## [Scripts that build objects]

>>>

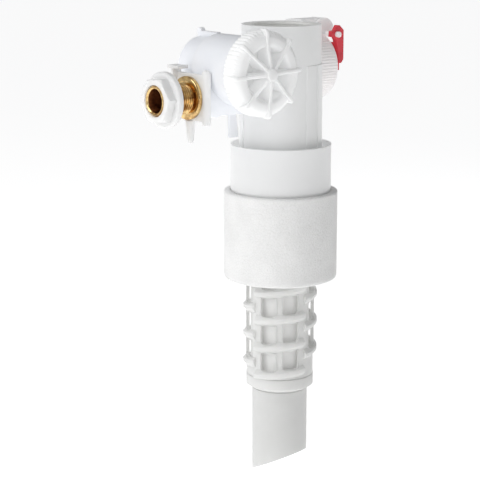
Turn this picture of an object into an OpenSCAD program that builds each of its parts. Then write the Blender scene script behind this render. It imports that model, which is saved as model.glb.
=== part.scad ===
// Float valve for a cistern: side inlet with a stop-valve hand wheel, a pilot valve worked by a
// lever and link rod, a ring float round the main tube, and a height-adjustable threaded foot.
// The inlet axis is the X axis. The origin lies on it inside the brass flange, whose outer face
// seats on the cistern wall.
// +Z is up, the main tube stands at +X from the seat, and the hand wheel faces -Y.

/* [Inlet] */
// Outside diameter of the inlet thread (G 3/8)
thread_d = 16.66; // [16:0.01:17]
// Distance from the origin to the front of the brass stub
stub_len = 22; // [18:1:26]
// Water bore of the brass stub
inlet_bore_d = 12.2; // [11:0.1:12.4]
// Diameter of the brass flange
brass_flange_d = 23; // [21:0.5:25]
// Width across the flats of the plastic nut
nut_af = 22; // [21:0.5:24]
// Diameter of the nut's round flange
nut_flange_d = 29.6; // [27:0.2:32]
// Distance from the origin to the nut's inner face
nut_gap = 14; // [10:0.2:16]

/* [Main tube] */
// Distance from the origin to the tube's axis
tube_x = 64.8; // [60:0.2:70]
// Outside diameter of the main tube
tube_d = 44; // [43:0.5:45]
// Wall of the main tube
tube_wall = 1.6; // [1.2:0.1:2]
// Height of the tube's rim above the inlet axis
tube_top = 35.5; // [33:0.5:38]
// Bore of the overflow tube inside it
overflow_d = 33.6; // [32:0.2:34]

/* [Stop valve] */
// Distance from the origin to the stop valve's axis
arm_x = 24.2; // [24:0.1:24.3]
// Height of the stop valve's axis above the inlet axis
arm_z = 13.7; // [12:0.1:15]
// Diameter of the valve chamber
arm_d = 37; // [34:0.2:37.2]
// Diameter of the hand wheel's knurled rim
wheel_d = 45; // [42:0.5:46]
// Distance the plunger travels to close
plunger_travel = 3.6; // [2:0.2:4]

/* [Pilot valve] */
// Diameter of the knurled union cap
cap_d = 38; // [34:0.5:39]
// Distance of the pilot valve's axis behind the tube's axis
pilot_y = 11; // [10.5:0.1:11.5]
// Height of the pilot valve's axis above the inlet axis
pilot_z = 9.9; // [9:0.1:11]

/* [Float] */
// Diameter of the foam float
float_d = 63.4; // [60:0.2:66]
// Height of the foam float
float_h = 49.6; // [44:0.2:52]
// Diameter of the ballast cup
cup_d = 55.8; // [55:0.2:56.4]
// Height of the ballast cup
cup_h = 26.8; // [22:0.2:28]
// Height of the cup's rim relative to the inlet axis
cup_top = -30.2; // [-34:0.2:-29]

/* [Foot] */
// Outside diameter of the threaded foot sleeve
sleeve_d = 37.6; // [37:0.2:38]
// Diameter over the sleeve's thread crests
crest_d = 41.8; // [41:0.2:42]
// Lead of the sleeve's thread
lead = 15.8; // [15:0.1:16.4]
// Outside diameter of the outlet pipe
pipe_d = 31.3; // [31:0.1:31.5]
// Height of the middle of the pipe's slanted end
pipe_end = -213.6; // [-220:0.2:-205]
// Slant of the pipe's end
cut_angle = 25.4; // [15:0.2:30]

/* [Hidden] */
$fn = 96;
eps = 0.02;          // overlap that joins solids of one piece
fit = 0.05;          // radial clearance of a running fit

// Inlet
thread_r = thread_d / 2;
bore_r = inlet_bore_d / 2;
seat_x = -1.6;                       // outer face of the brass flange
flange_t = 2.5;
plate_t = 3;                         // bracket plate behind it
plate_x = seat_x + flange_t;
boss_x = plate_x + plate_t;          // front of the inlet boss
spigot_r = 7.8;                      // plain end of the stub inside the boss
stub_back = 9;                       // inner end of the stub
seal_t = 1.2;
strainer_t = 1.4;
limiter_t = 1.4;
insert_r = 7.7;                      // strainer and flow limiter
pocket_end = stub_back + seal_t + strainer_t + limiter_t;
port_r = 3.5;                        // water way behind the limiter
relief = 0.35;                       // undercut in the flange's face round the thread
nut_flange_t = 3;
boss_r = 12;
boss_step_x = 17.2;
boss_thin_r = 11.4;
bracket_half = 12.5;
bracket_low = -11.9;
bracket_high = 12.8;
column_r = 2.35;                     // near edge of the bracket
column_x = 3.3;
column_y = -11.6;

// Stop valve
arm_r = arm_d / 2;
arm_front = -26.4;                   // chamber mouth
arm_back = 4;
rear_r = 16.4;
rear_end = 19.8;
chamber_r = 14.6;                    // front chamber, in front of the inlet
chamber_back = -16;
valve_r = 10;                        // valve bore and the cavity behind the seat
seat_y = -5;
seat_t = 2;
plug_y = 3.2;                        // front of the rear cover's plug
wheel_r = wheel_d / 2;
wheel_front = -34.7;
wheel_back = -26.8;
dish_z = -29.8;                      // floor of the wheel's dished face
hub_front = -41;
spindle_r = 3.2;
shank_r = 2.2;                       // spindle's end inside the hub
shank_end = -31;
gland_front = -27.8;
plunger_front = -21.6;               // plunger's stem end, towards the wheel
washer_t = 1.6;
plunger_back = seat_y - washer_t - plunger_travel;

// Main tube and what stands in it
tube_r = tube_d / 2;
low_r = 23.6;                        // wider lower barrel, hidden by cup and float
low_bore_r = crest_d / 2 + 0.3;
low_top = -36;
tube_bottom = -101;
rail_top = 14;
boss_clear = -12;                    // just below the inlet boss
feed_y = -8;                         // water way from the chamber to the tube
feed_z = -3;
feed_r = 2;
overflow_r = overflow_d / 2;
overflow_t = 1.1;
overflow_bottom = -44;

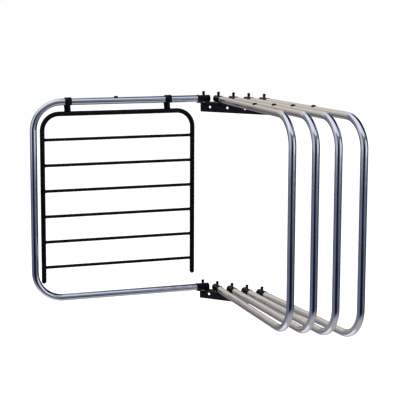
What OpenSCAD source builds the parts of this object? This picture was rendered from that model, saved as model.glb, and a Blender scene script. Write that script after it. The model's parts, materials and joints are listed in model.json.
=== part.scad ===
// Wall-mounted swing-frame rack: five chrome tube loops that swing on vertical
// pins in two steel angle brackets, with a ladder panel hung over the first arm.
// Millimetres. +X runs right along the wall, +Y into the wall, +Z up. The origin
// is the centre of the upper bracket's row of holes, on the wall's face.

/* [Loops] */
// Height between the centrelines of a loop's two arms
loop_h = 900; // [880:10:1100]
// Reach from the pin's axis to the upright's centreline
reach = 800; // [790:10:900]
// Outside diameter of the chrome tube
tube_d = 32; // [30:0.5:32]
// Wall thickness of the chrome tube
tube_wall = 1.5; // [1.2:0.1:2]
// Centreline radius of a loop's two bends
bend_r = 127; // [100:1:150]
// Distance from one hinge pin to the next
pin_pitch = 76; // [70:1:90]

/* [Hinges] */
// Diameter of a hinge pin
pin_d = 12; // [10:0.5:12]
// Height of a pin's top above the arm's axis
pin_rise = 34; // [26:1:40]
// Diameter of a knuckle's round body
knuckle_d = 34; // [34:0.5:36]
// Length of a knuckle's body beyond the pin
knuckle_back = 30; // [24:1:34]
// Length of a knuckle's body from the pin towards the tube
knuckle_front = 27; // [20:1:30]

/* [Brackets] */
// Length of a bracket along the wall
bracket_l = 364; // [350:2:380]
// Width of each leg of the angle
leg_w = 50; // [45:1:50]
// Thickness of the angle
leg_t = 5; // [4:0.5:6]
// Distance from the wall to the pins
pin_out = 35; // [35:1:38]
// Diameter of a wall hole
hole_d = 12; // [8:0.5:14]
// Distance from one wall hole to the next
hole_pitch = 88.9; // [80:0.1:90]

/* [Ladder] */
// Distance between the centrelines of the ladder's legs
ladder_w = 705; // [600:1:710]
// Depth from the arm's axis to the lower end of the legs
ladder_drop = 830; // [800:5:840]
// Outside diameter of the ladder's tube
ladder_tube_d = 22; // [18:0.5:24]
// Centreline radius of the ladder's two corners
ladder_bend_r = 76; // [60:1:90]
// Diameter of a rung
rung_d = 14; // [8:0.5:14]
// Distance from one rung to the next
rung_pitch = 117; // [100:0.1:120]

/* [Hidden] */
$fn = 96;

BLACK = [0.05, 0.05, 0.06];
SATIN_BLACK = [0.13, 0.12, 0.15];
CHROME = [0.78, 0.80, 0.84];
NYLON = [0.80, 0.78, 0.70];

// Rest angle of each loop from straight out, positive to the right.
swing = [-47.2, 46, 47.8, 49.3, 51.7];
pins = [0:4];

// Heights from the row of wall holes in the upper bracket.
hole_drop = 26;                             // shelf's top down to the holes
shelf_gap = knuckle_d / 2;                  // arm's axis above the shelf's top
arm_z = hole_drop + shelf_gap;              // upper arms' axis
lower_arm_z = arm_z - loop_h;               // lower arms' axis
washer_t = 1.4;
knuckle_flat = shelf_gap - washer_t - 0.15; // arm's axis down to the lower flat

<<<

## [Work to do]
All lines above with "scene" in them should be returned.

## [Expected output]
Turn this picture of an object into an OpenSCAD program that builds each of its parts. Then write the Blender scene script behind this render. It imports that model, which is saved as model.glb.
What OpenSCAD source builds the parts of this object? This picture was rendered from that model, saved as model.glb, and a Blender scene script. Write that script after it. The model's parts, materials and joints are listed in model.json.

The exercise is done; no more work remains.